Still, all that having been said, when you take the caricature, the money, the cigar, the three-piece suit... the comic was impolitic at best, anti-Semitic at worst.

I worry more about what this is going to do to the tone of Virginia politics if it's not addressed in a direct and meaningful way. Perhaps I've always had an idea of Virginia politics being an honorable enterprise than most, but then again I was born and have lived in Virginia most all of my life.

"The Virginia Way" doesn't seem to be shining through in this primary, and frankly that scares me.

There's also the additional problem of letting instances like this slide, and by doing so you invite worse. That the Webb campaign's response so far has been "well, Miller hasn't apologized for his comments on Webb's stance on affirmative action" just screams of ideologies I previously assumed to be tossed into the dustbin of history.

Why does a Catholic care? Because when injustice happens to one of us, it happens to all of us -- Catholic, Jewish, African-American, Hispanic, Democrat, Republican, etc.

Dignity of the human person, folks. That's square one.

 

At 12:04 PM, Blogger Shaun Kenney said...
Might it be a Roschearch test of the attitudes of the viewer who makes the accusation because he thinks there is something wrong with Jewish features?

Seeing as my mother is Lebanese, I don't see how this could be unless you're suggesting some sort of self-loathing on my part.

So it's with a bit of a smirk I read from Ben and others Webb fanatics that I am somehow "unqualified" to speak of how people exaggerate features that are arguably my own.

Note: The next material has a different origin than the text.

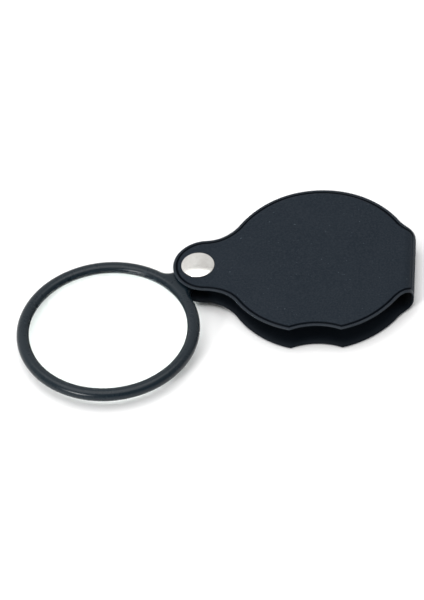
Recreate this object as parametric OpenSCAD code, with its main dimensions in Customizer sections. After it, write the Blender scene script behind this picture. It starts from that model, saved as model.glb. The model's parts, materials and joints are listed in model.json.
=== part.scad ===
// Folding hand lens in a folded leatherette sleeve.
// The sleeve is one strip folded at its end and open along both sides. A
// double-cap rivet through its two lobes is the axle of the lens frame.
// Origin: the centre of the sleeve's round body, on its underside. +X points
// to the fold, -X to the rivet, +Z up, and the thumb notch is on the -Y side.

/* [Lens] */
// Diameter of the lens
lens_d = 50.5; // [49.5:0.1:50.7]
// Thickness of the lens at its centre
lens_centre_t = 5.8; // [4:0.1:6.2]
// Thickness of the lens at its edge
lens_edge_t = 1.2; // [0.9:0.1:1.3]

/* [Lens frame] */
// Outer diameter of the moulded ring
ring_d = 57; // [56.6:0.1:57.6]
// Radial width of the moulded ring
ring_w = 3.9; // [3.75:0.05:4]
// Height of the moulded ring
ring_h = 3.9; // [3.7:0.05:3.95]
// Distance from the rivet to the centre of the lens
arm = 36.4; // [36:0.1:37.2]
// Radius of the eye around the rivet
eye_r = 5.8; // [5:0.1:6.5]
// Radius of the hollow flanks between the eye and the ring
neck_fillet_r = 4; // [3.6:0.1:6]
// Turn of the lens out of the closed sleeve
open_angle = 138; // [0:1:180]

/* [Sleeve] */
// Radius of the round body
body_r = 29.8; // [29.4:0.1:31]
// Distance from the rivet to the centre of the round body
rivet_to_body = 37.5; // [37:0.1:38]
// Distance from the centre of the body to the outside of the fold
fold_x = 29.9; // [29.8:0.1:33]
// Half width of the folded end
tail_hw = 13.4; // [12.4:0.1:14]
// Radius of the lobes around the rivet
lobe_r = 10.5; // [10:0.1:11]
// Distance from the rivet to the centre of the lobes
lobe_offset = 2.75; // [1.5:0.05:3]
// Radius of the hollow waist between the lobes and the body
waist_r = 12.5; // [10:0.5:16]
// Thickness over the edges of the body
sleeve_t = 9.2; // [9:0.1:11]
// Thickness over the lobes
lobe_t = 6.1; // [6.05:0.05:6.6]
// Swell of the padded panels above their edges
pad = 0.3; // [0.1:0.05:0.5]

/* [Thumb notch] */
// Half width of the notch
notch_hw = 8; // [6:0.2:9]
// Depth of the notch from its shoulders
notch_depth = 1.7; // [0.8:0.1:2]
// Position of the notch along the sleeve
notch_x = 0; // [-4:0.5:4]

/* [Leatherette] */
// Thickness of the outer leatherette
skin_t = 0.4; // [0.35:0.05:0.45]
// Thickness of a panel at its edge
panel_t = 1; // [0.95:0.05:1]
// Thickness of the lining
lining_t = 0.25; // [0.2:0.05:0.3]
// Distance of the welded groove from the edge
weld_inset = 0.9; // [0.8:0.05:1.3]
// Width of the welded groove
weld_w = 0.5; // [0.3:0.1:0.6]
// Depth of the welded groove
weld_depth = 0.25; // [0.15:0.05:0.3]

/* [Rivet] */
// Radius of the rivet's caps
cap_r = 5.2; // [4.8:0.1:5.3]
// Height of the domed caps
cap_h = 1; // [0.9:0.05:1.2]
// Radius of the socket tube, the axle of the lens frame
tube_r = 2; // [1.8:0.05:2.2]
// Running clearance of the lens frame on the tube
run_clear = 0.06; // [0.03:0.01:0.1]

/* [Hidden] */
$fn = 96;
big = 200;
fit_gap = 0.02;
overcut = 1;

black_leatherette = "#1c2228";
black_lining = "#0c0f12";
grey_board = "#5d5a55";
black_plastic = "#20262b";
clear_glass = [0.85, 0.95, 0.93, 0.3];
nickel = "#c9c7c2";

// Sleeve in side view
rivet_x = -rivet_to_body;
mid_z = pad + sleeve_t / 2;
body_half = sleeve_t / 2;
lobe_half = lobe_t / 2;
cover_t = panel_t - lining_t;
cap_margin = 0.3;
opening_end = 30;
bend_start_x = rivet_x + cap_r + cap_margin;
bend_end_x = rivet_x + opening_end;
bend_steps = 14;
fold_corner_r = 3.2;
fold_corner_steps = 8;

// Sleeve in plan view
lobe_x = rivet_x + lobe_offset;
corner_r = 3.4;
flank_r = 9;
smallest_corner_r = 0.4;
arc_step = 4;
pad_inset = weld_inset + weld_w;
board_margin = 0.3;
board_inset = pad_inset + board_margin;
lining_inset = 0.15;
board_fold_gap = 1;
notch_r = (notch_hw * notch_hw + notch_depth * notch_depth) / (2 * notch_depth);
notch_y = notch_depth - notch_r - sqrt(body_r * body_r - notch_hw * notch_hw);

// Lens frame
lens_r = lens_d / 2;
ring_r = ring_d / 2;
clear_r = ring_r - ring_w;
ring_half = ring_h / 2;
section_corner_r = 1.75;
section_steps = 6;
neck_bite = 0.4;

// Lens faces: two spherical caps on a cylindrical edge
lens_sag = (lens_centre_t - lens_edge_t) / 2;
face_r = (lens_r * lens_r + lens_sag * lens_sag) / (2 * lens_sag);
dome_fn = 300;
seat_gap = 0.05;
seat_r = lens_r + seat_gap;
lip_z = lens_edge_t / 2 + sqrt(face_r * face_r - clear_r * clear_r)
      - sqrt(face_r * face_r - lens_r * lens_r) + fit_gap;
retainer_lap = 0.95;
retainer_recess = 0.15;
retainer_chamfer = 0.3;
retainer_r = lens_r + retainer_lap;
retainer_top_z = -lip_z;
retainer_bottom_z = retainer_recess - ring_half;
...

This having been said, I can forgive comments in the heat of a campaign, so there it is.

 

At 10:14 PM, Anonymous Anonymous said...
I'm not buying the anti-Semitism argument in this case, but something that has been gnawing at me is that, in the age of Abramoff, the phrase "Washington lobbyist" is about to carry the same subliminal ethnic undertones as the term "New York lawyer" did for previous generations. Oy vey!

 

At 3:42 PM, Blogger Windham_County said...
Did you notice that Mr. Miller doesn't have earlobes?